Он помотал головой: насмехается над тем, что я подумала, будто дело в калоприемнике. Я огляделась. На телеэкране раскачивались, как пьяные, кадры “Странной парочки”[71]. Я отрегулировала телевизор и ушла, торопясь вернуться за свой стол, нырнуть в ласковые волны воспоминаний.
Маллан, штат Айдахо, 1940 год, шахта “Ипомея”. Мне пять лет, я приподнимаю большой палец ноги – отбрасываю на стену тени от весеннего солнца. Сначала я его услышала, а только потом увидела. Яблочный звук. Или сельдерейный? Нет, это Кентширив ел луковицы гиацинтов, устроившись под моим окном. В уголках рта – грязь, губы пурпурные, как печенка, и влажные, как у мистера Брюггера.
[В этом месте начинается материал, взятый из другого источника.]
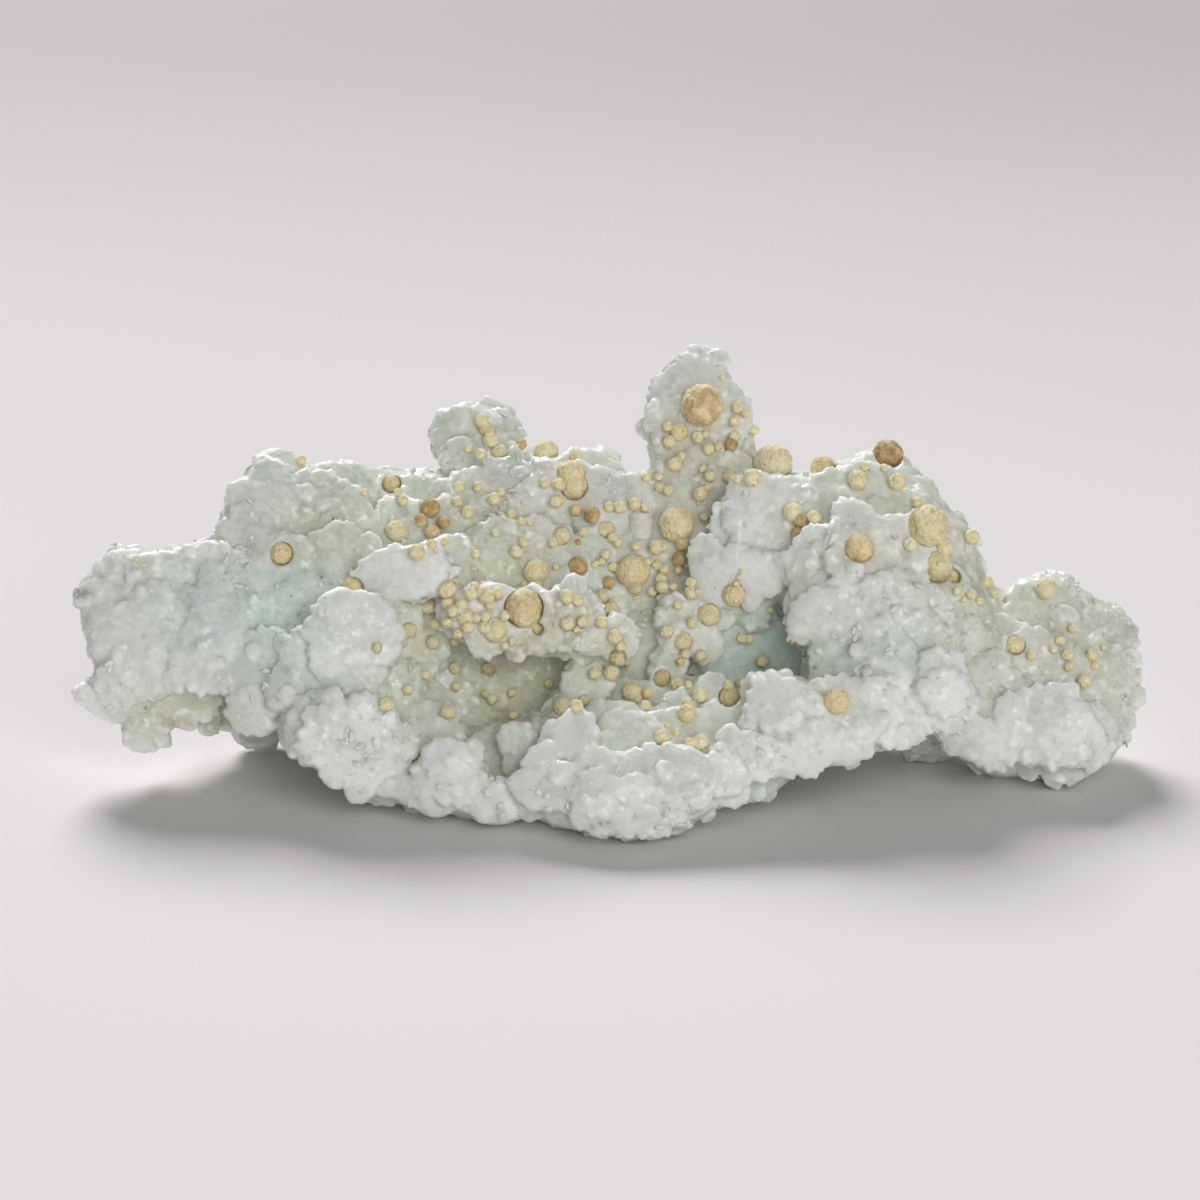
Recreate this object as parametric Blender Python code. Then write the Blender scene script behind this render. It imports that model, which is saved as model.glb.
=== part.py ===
"""Gyrolite on prehnite: a hand specimen, 130 mm from tip to tip.

One crust of grown-together prehnite lobes, flat underneath where it was parted
from its rock, with the larger round gyrolite balls seated in its surface.
Metres, +Z up, +X to the right, -Y is the display side.
"""
import math

import bmesh
import bpy
from mathutils import Matrix, Vector
from mathutils.bvhtree import BVHTree

# ---------------------------------------------------------------- dimensions
UNIT = 0.130 / 1075.0        # one unit of the layout grid
EYE = 0.450                  # the grid fans out from a point this far in front of it
TILT = math.radians(18.0)    # the grid leans back by this much
AXIS_X, AXIS_Y = 600.0, 600.0
ORIGIN = Vector((-0.00111, -0.00049, 0.02090))   # from the grid's middle to the origin below the specimen

SKIN = 0.0009                # grain of the grown-together crust
KEEP = 0.0150                # share of the crust's facets that are kept
GAP = 0.0003                 # between a ball and its socket
SINK = 0.40                  # how far out of the crust a ball's centre sits, in radii


def place(x, y, w):
    """A layout point: x to the right and y down in units, w forward in mm."""
    w = w * 0.001
    fan = (EYE - w) / EYE
    u = (x - AXIS_X) * UNIT * fan
    v = (AXIS_Y - y) * UNIT * fan
    return Vector((u,
                   v * math.sin(TILT) - w * math.cos(TILT),
                   v * math.cos(TILT) + w * math.sin(TILT))) + ORIGIN


LAYOUT = Matrix.Rotation(math.radians(90.0) - TILT, 3, "X")   # grid right, up and forward -> object axes

# ---------------------------------------------------------------- the crust's lobes
# x, y, forward (mm), half width, half height (units), half depth (mm), turn (degrees)
LOBES = [
    # left wing: a leaning slab that thins towards its tip
    (86, 594, 0.0, 17, 11, 2.5, 20), (112, 590, 0.0, 30, 34, 5.0, 0), (124, 563, -1.0, 20, 18, 4.0, 0),
    (108, 632, 1.0, 27, 34, 5.0, 10), (165, 588, -1.0, 42, 40, 6.0, 0), (150, 640, 1.0, 52, 48, 6.0, 0),
    (108, 705, 2.0, 40, 15, 4.0, -12), (146, 736, 1.0, 24, 20, 3.5, 0), (126, 680, 2.0, 34, 26, 5.0, 0),
    (175, 700, 0.0, 50, 27, 5.0, 0), (214, 655, 2.0, 48, 40, 7.0, 0), (205, 585, -2.0, 48, 46, 7.0, 20),
    (255, 600, -2.0, 62, 62, 8.0, 0), (262, 520, -6.0, 40, 48, 7.0, 10), (276, 466, -9.0, 27, 22, 4.0, 0),
    (264, 668, 2.0, 48, 40, 8.0, 0), (222, 712, -4.0, 34, 22, 5.0, 0), (262, 727, -9.0, 30, 24, 5.0, 0),
    (315, 515, -7.0, 58, 50, 8.0, 0), (345, 482, -10.0, 38, 24, 6.0, 0), (330, 580, -3.0, 62, 58, 9.0, 0),
    (396, 498, -13.0, 40, 30, 7.0, 0), (400, 545, -8.0, 50, 40, 8.0, 0),
    (284, 688, 8.0, 22, 22, 5.5, 0), (330, 660, 5.0, 55, 42, 8.0, 0),
    # plates that step down the right side of the left wing
    (414, 575, 4.0, 42, 27, 5.0, 8), (440, 562, 4.0, 22, 17, 4.0, 0), (362, 620, 7.0, 40, 30, 6.0, 15),
    (345, 655, 8.0, 38, 34, 6.0, 0), (402, 640, -1.0, 40, 45, 6.0, 0), (425, 640, -2.0, 27, 36, 5.0, 0),
    (385, 690, 3.0, 45, 42, 7.0, 0), (436, 697, 1.0, 20, 20, 4.0, 0),
    # forward foot of the left wing
    (318, 727, 9.0, 38, 40, 7.0, 0), (352, 738, 10.0, 56, 40, 8.0, 0), (376, 770, 9.0, 38, 30, 8.0, 0),
    (370, 785, 8.0, 30, 16, 7.0, 0), (430, 740, 5.0, 36, 46, 6.0, 0), (417, 790, 10.0, 35, 18, 7.0, 0),
    (457, 769, 14.0, 29, 25, 5.5, 0), (432, 805, 12.0, 18, 14, 4.0, 0), (462, 795, 12.0, 34, 18, 6.0, 0),
    (490, 800, 13.0, 28, 22, 6.0, 0), (503, 815, 15.0, 20, 14, 4.0, 0), (484, 815, 13.0, 12, 13, 3.5, 0),
    # back wall and floor of the left hollow
    (470, 690, -10.0, 50, 60, 7.0, 0), (480, 715, -6.0, 24, 30, 5.0, 0), (540, 690, -10.0, 50, 55, 7.0, 0),
    (490, 760, 3.0, 40, 34, 8.0, 0),
    # shelf over the hollow
    (470, 620, 0.0, 42, 26, 9.0, 0), (485, 612, 2.0, 38, 30, 8.0, 0), (530, 622, 1.0, 42, 34, 8.0, 0),
    (570, 618, 2.0, 36, 34, 8.0, 0), (575, 642, 3.0, 46, 20, 6.0, -6), (605, 655, 1.0, 30, 16, 5.0, 15),
    # slope above the shelf, leaning back
    (450, 535, -9.0, 40, 45, 8.0, 0), (490, 560, -7.0, 45, 38, 7.0, 0), (545, 570, -7.0, 45, 48, 7.0, 0),
    (600, 575, -8.0, 45, 50, 7.0, 0), (490, 500, -13.0, 48, 42, 8.0, 0), (540, 500, -12.0, 38, 46, 7.0, 0),
    (575, 500, -13.0, 36, 44, 7.0, 0), (610, 515, -12.0, 42, 44, 7.0, 0), (540, 475, -13.0, 26, 24, 5.0, 0),
    (592, 470, -17.0, 36, 26, 5.0, 0), (430, 497, -15.0, 28, 26, 6.0, 0), (640, 520, -12.0, 32, 42, 7.0, 0),
    # knob at the back
    (455, 430, -18.0, 27, 29, 5.0, 0), (503, 430, -19.0, 22, 27, 4.5, 0), (480, 434, -18.0, 26, 30, 5.0, 0),
    (482, 452, -17.0, 40, 26, 6.0, 0),
    # finger
    (703, 361, -14.0, 24, 19, 3.5, 0), (690, 395, -14.0, 42, 36, 5.0, 0), (668, 420, -14.0, 25, 48, 4.5, 0),
    (700, 440, -13.0, 44, 55, 6.0, 0), (737, 430, -14.0, 19, 34, 4.0, 0), (690, 490, -12.0, 42, 45, 7.0, 0),
    (735, 480, -13.0, 26, 34, 5.0, 0),
    # rib below the finger, running down to the front rim
    (680, 540, -10.0, 38, 50, 7.0, 0), (682, 595, -4.0, 27, 30, 5.0, 0), (686, 622, -1.0, 33, 30, 5.0, 0),
    (640, 600, -9.0, 32, 60, 6.0, 0), (640, 660, -8.0, 40, 40, 7.0, 0), (665, 665, 0.0, 18, 26, 5.0, 0),
    (640, 700, 1.0, 30, 26, 6.0, 0),
    # back wall of the right hollow
    (740, 650, -11.0, 60, 45, 6.0, 0), (800, 655, -10.0, 45, 45, 6.0, 0),
    # floor of the right hollow
    (700, 705, 4.0, 45, 26, 7.0, 0), (690, 730, 9.0, 50, 28, 7.0, 0),
    (780, 708, 1.0, 50, 30, 9.0, 0), (850, 700, 0.0, 50, 34, 9.0, 0), (740, 720, 2.0, 50, 28, 9.0, 0),
    # right wing: the big forward bulge
    (750, 520, -3.0, 40, 38, 6.0, 0), (742, 572, 0.0, 42, 26, 5.0, 0), (746, 608, -3.0, 27, 27, 5.0, 0),
    (735, 636, -6.0, 18, 16, 4.0, 0), (790, 505, -6.0, 48, 32, 8.0, 0), (822, 560, 2.0, 44, 36, 6.0, 0),
    (818, 600, 0.0, 36, 30, 6.0, 0), (815, 622, 5.0, 32, 26, 5.0, 0), (850, 500, -7.0, 50, 42, 8.0, 0),
    (880, 478, -10.0, 38, 33, 6.0, 0), (880, 560, 1.0, 54, 50, 8.0, 0), (905, 515, -6.0, 42, 40, 7.0, 0),
    (935, 550, -6.0, 38, 42, 7.0, 0), (958, 552, -8.0, 23, 34, 5.0, 0), (900, 610, 3.0, 55, 42, 8.0, 0),
    (955, 612, -2.0, 38, 38, 7.0, 0), (985, 622, -6.0, 28, 28, 5.0, 0), (860, 620, 3.0, 45, 32, 8.0, 0),
    (838, 668, 5.0, 32, 36, 6.0, 0), (882, 662, 8.0, 30, 34, 6.0, 0), (925, 650, 1.0, 50, 36, 6.0, 0),
    # lower right rim
    (785, 718, 12.0, 44, 40, 5.5, 0), (775, 686, 12.0, 19, 20, 3.5, 0), (840, 712, 9.0, 50, 40, 8.0, 0),
    (800, 755, 13.0, 55, 20, 6.0, 8), (745, 760, 15.0, 45, 26, 6.0, 15), (848, 748, 12.0, 32, 17, 6.0, 5),
    (888, 712, 8.0, 36, 38, 7.0, 0), (945, 700, 9.0, 34, 35, 6.0, 0), (930, 735, -6.0, 40, 26, 6.0, 0),
    # front rim, the lowest and most forward part
    (515, 740, 11.0, 22, 19, 5.0, 0), (574, 745, 13.0, 28, 28, 6.0, 0), (545, 745, 8.0, 34, 34, 6.0, 0),
    (576, 699, 5.0, 22, 20, 5.0, 0), (616, 713, 11.0, 24, 19, 5.0, 0), (635, 735, 12.0, 30, 30, 5.0, 0),
    (548, 786, 17.0, 44, 24, 6.0, 0), (600, 780, 17.0, 45, 32, 6.0, 0), (660, 775, 17.0, 60, 34, 6.0, 0),
    (562, 817, 15.0, 26, 15, 4.0, 0), (640, 812, 19.0, 55, 27, 5.0, 0), (600, 815, 19.0, 34, 22, 5.0, 0),
    (700, 790, 16.0, 42, 24, 5.5, 25), (690, 808, 14.0, 38, 18, 5.0, 20), (757, 787, 9.0, 36, 14, 5.0, 8),
    # neck and right blob
    (1000, 650, -3.0, 40, 40, 6.0, 0), (990, 700, 0.0, 45, 45, 7.0, 0), (1048, 612, -6.0, 44, 45, 6.0, 0),
    (1090, 640, -7.0, 46, 44, 6.0, 0), (1092, 690, -5.0, 50, 60, 6.5, 0), (1040, 670, -3.0, 48, 48, 7.0, 0),
    (1045, 725, 2.0, 52, 42, 7.0, 0), (1095, 735, -1.0, 30, 34, 6.0, 0), (994, 747, 4.0, 25, 28, 6.0, 0),
    (1075, 740, 3.0, 34, 30, 6.0, 0), (1005, 755, -2.0, 40, 28, 5.0, 0), (1062, 765, -1.0, 34, 22, 5.0, 0),
    # the bulk behind
    (330, 600, -14.0, 90, 80, 8.0, 0), (430, 600, -17.0, 90, 90, 10.0, 0), (530, 600, -20.0, 90, 95, 11.0, 0),
    (640, 600, -20.0, 90, 95, 11.0, 0), (740, 590, -17.0, 90, 90, 11.0, 0), (840, 590, -12.0, 90, 85, 11.0, 0),
    (930, 620, -9.0, 75, 70, 9.0, 0), (1020, 660, -9.0, 70, 60, 7.0, 0), (240, 600, -9.0, 80, 65, 6.0, 0),
    (560, 530, -22.0, 70, 60, 8.0, 0), (690, 520, -19.0, 50, 60, 8.0, 0),
    (370, 690, -14.0, 55, 45, 8.0, 0), (480, 690, -16.0, 70, 50, 9.0, 0), (600, 700, -12.0, 80, 50, 11.0, 0),
    (720, 700, -11.0, 75, 45, 9.0, 0), (830, 690, -10.0, 70, 45, 9.0, 0), (560, 750, 2.0, 70, 45, 9.0, 0),
    (660, 750, 4.0, 80, 40, 9.0, 0),
    # the base, cut off flat
    (560, 800, 2.0, 80, 32, 12.0, 0), (640, 795, 4.0, 80, 34, 12.0, 0), (470, 770, -8.0, 60, 36, 12.0, 0),
    (560, 780, -12.0, 80, 40, 13.0, 0), (640, 770, -14.0, 75, 40, 12.0, 0), (400, 740, -16.0, 60, 38, 9.0, 0),
]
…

Я выпорхнула к нему (к Кентшириву) без оглядки, без колебаний. По крайней мере следующее, что помню – как сама надкусывала хрустящие, холодные, взрывающиеся во рту луковицы. Он ухмыльнулся мне, и в щелях между складками жира на его пухлой мордашке засверкали его глаза-изюминки: давай же, смакуй. Нет, это слово он не произнес, это мой первый муж так говорил, посвящая меня в тайны лука-порея и лука-шалота в Санта-Фе, на нашей саманной кухне с vigas[72] и мексиканским кафелем. Потом нас стошнило (Кентширива и меня).
Села за стол, работала на автопилоте: отвечала по телефону, договаривалась насчет кислорода и лаборантов, а сама улетала, оседлав ветер, в теплое марево кошачьих ив, душистого горошка и форелевых садков. Шкивы и оснастка шахты ночью, после первого снегопада. Соцветия борщевика на фоне звездного неба.
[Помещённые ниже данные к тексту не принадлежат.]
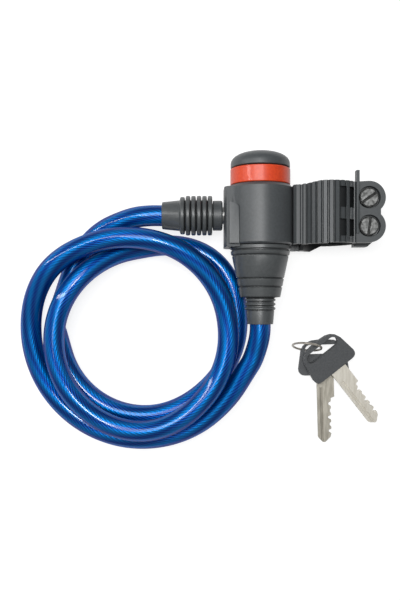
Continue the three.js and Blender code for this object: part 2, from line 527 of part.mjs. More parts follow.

“Он знал каждый дюйм моего тела”. Я это где-то вычитала, наверно? Неужели живой человек способен сказать такое? Той же весной, в лесу, раздевшись догола, мы пересчитывали все родинки друг на дружке, каждый день помечая тушью, на каком месте остановились. Кентширив подметил, что палочка для туши – совсем как елда у кота.
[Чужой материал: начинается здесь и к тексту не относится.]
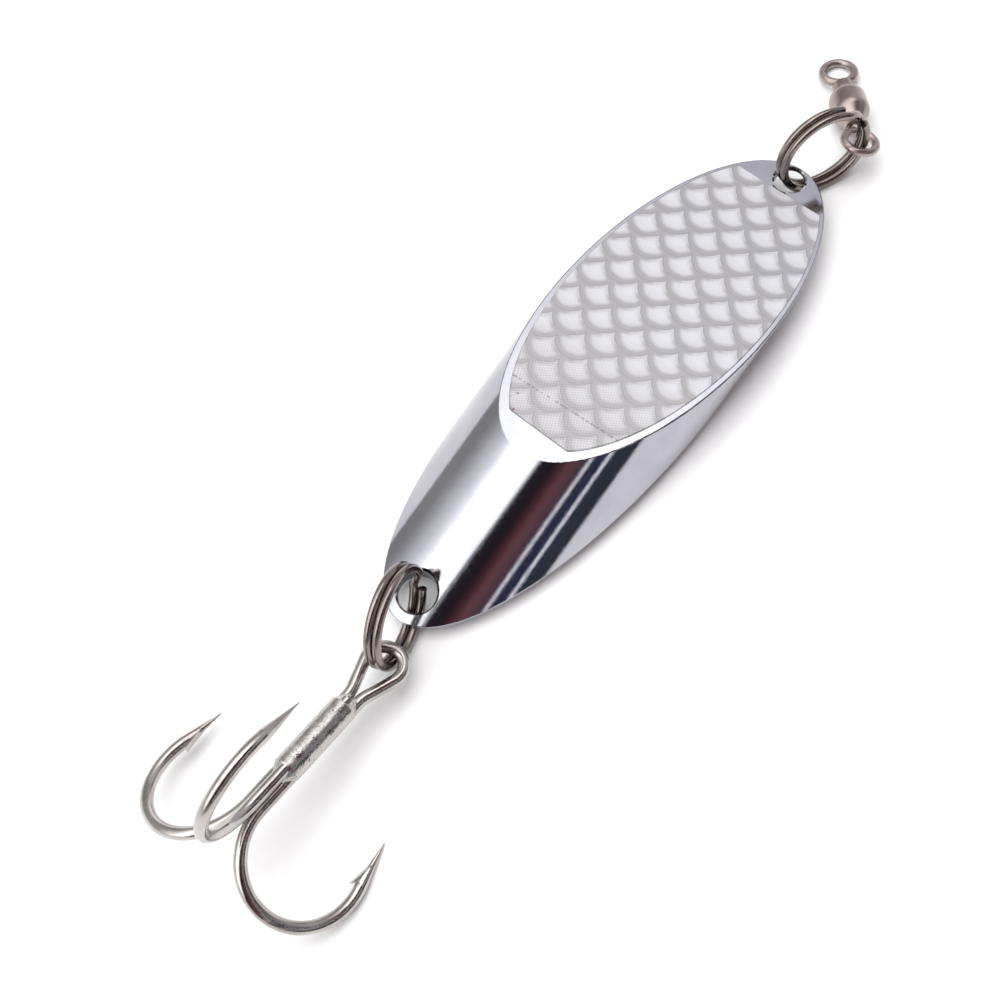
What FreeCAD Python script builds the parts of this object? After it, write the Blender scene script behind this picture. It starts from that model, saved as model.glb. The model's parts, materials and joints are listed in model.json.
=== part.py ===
import FreeCAD, Part
import Sketcher
import math
import os
from FreeCAD import Placement, Rotation, Vector

# A spoon lure: a slice cut on the skew from round bar, with a line swivel at its front tip and a treble
# hook at its tail. Lengths are millimetres and angles are degrees. Until the last step the origin is on
# the flat underside, +X points to the line end and +Z is up.
SIZES = [
    # the slice of bar
    ("bar_dia", 19.0),            # round bar that the body is sawn from
    ("bar_tilt", 19.4),           # bar axis to the flat underside
    ("flat_taper", 7.0),          # upper flat to the underside, thinner to the front
    ("core_thick", 4.28),         # thickness where the bar axis crosses the slice
    ("edge_round", 0.15),         # polished edge
    ("front_hole_dia", 3.0),
    ("front_setback", 2.35),      # front hole to the front tip
    ("rear_hole_dia", 3.7),
    ("rear_setback", 3.6),        # rear hole to the tail tip
    ("hole_break", 0.2),          # deburred rim of both holes
    # the foil on the upper flat
    ("foil_thick", 0.1),
    ("foil_margin", 0.55),        # bare metal round the foil
    ("foil_tail_gap", 2.7),       # rear tip of the flat to the straight cut of the foil
    ("foil_hole_gap", 0.35),      # front hole to the straight cut of the foil
    # the split rings
    ("ring_outer", 9.6),
    ("ring_wire", 0.8),
    ("ring_coil_gap", 0.03),
    ("ring_step_span", 36.0),     # arc over which the wire steps from one coil to the other
    ("ring_under_gap", 0.55),     # underside to the top of the wire that passes below it
    ("front_ring_turn", -24.9),
    ("front_ring_lean", 6.0),
    ("front_ring_split", 62.0),  # place of the wire's first end, up from the foremost point
    ("rear_ring_turn", 200.6),
    ("rear_ring_lean", -6.0),
    ("rear_ring_split", 212.0),
    # the barrel swivel
    ("swivel_pitch", 11.0),       # centre of one eye to the centre of the other
    ("eye_wire", 0.8),
    ("eye_play", 0.77),           # room in the eye beside both coils of the ring
    ("eye_inner", "=2 * ring_wire + ring_coil_gap + eye_play"),
    ("eye_slack", 0.2),           # ring wire to the middle of the eye
    ("pin_dia", 1.1),             # stem of an eye
    ("pin_play", 0.06),           # radial play of the stem in the neck
    ("pin_head_dia", 1.8),
    ("barrel_dia", 3.7),
    ("barrel_wall", 0.4),
    ("barrel_neck_len", 0.8),
    ("barrel_cone_len", 1.4),
    ("barrel_eye_gap", 0.2),      # end of the neck to the eye
    ("swivel_on_ring", -18.0),    # place on the front ring, below its foremost point
    ("swivel_turn", 45.0),
    # the treble hook
    ("hook_wire", 1.14),
    ("hook_eye_play", 0.7),
    ("hook_eye_inner", "=2 * ring_wire + ring_coil_gap + hook_eye_play"),
    ("hook_eye_slack", 0.35),      # ring wire to the middle of the eye, on the side of the shank
    ("hook_throat", 3.7),         # middle of the eye to the place where its legs meet
    ("hook_shank", 16.3),         # middle of the eye to the start of the bend
    ("hook_bend", 5.5),           # radius of the bend to the middle of the wire
    ("hook_turn_in", 12.4),       # point leg to the shank
    ("hook_leg", 0.5),            # straight wire after the bend
    ("hook_point", 4.0),          # length of the tapered point
    ("barb_rise", 0.45),
    ("braze_skin", 0.04),         # braze over the outermost line of each strand
    ("braze_end", 13.6),          # middle of the eye to the lower end of the braze
    ("treble_on_ring", -18.0),
    ("treble_turn", 184.0),
    ("treble_roll", -4.0),        # about the shank, so that it rests on one side point
]
FINE = 0.02                       # clearance that keeps wires laid side by side from overlapping
POINT_BLUNT = 0.08                # end of a hook point, as a share of the wire
EYE_ROOT = 0.9                    # stem of a swivel eye at its loop, as a share of the eye's wire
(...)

Кентширив умел читать. Его звали Кент Шрив, но, когда он назвался, я подумала, что это у него имя такое, а не имя и фамилия, и в ту первую ночь повторяла это снова и снова, беззвучно пела снова и снова, и с тех пор у меня всю жизнь такой обычай: “Дже-ре-ми”, “Крис-то-фер”. Кент-ши-рив-Кент-ши-рив. Он умел читать даже объявления о розыске преступников на нашей почте. И говорил, что, когда мы вырастем, наверняка прочтет объявление про меня. Конечно, я буду действовать под кличкой, но он догадается, что это я, потому что там будет написано: большая родинка на левой лодыжке, ожог на правой коленке, родинка в щели между ягодицами. Возможно, кто-то из моих прежних любовников прочтет эти строки. Но вы таких деталей не помните. А Кентширив вспомнил бы. Мой третий сын родился с такой же родинкой – прямо над задним проходом. В первый день его жизни я расцеловала это место, радовалась, что однажды другая женщина, наверно, поцелует его туда же или начнет считать родинки. Учет особых примет Кентширива занял больше времени, чем учет моих, потому что у него были еще и веснушки; вдобавок он не все позволял. Когда я добралась до его спины, он перестал мне доверять, сказал, что я привираю.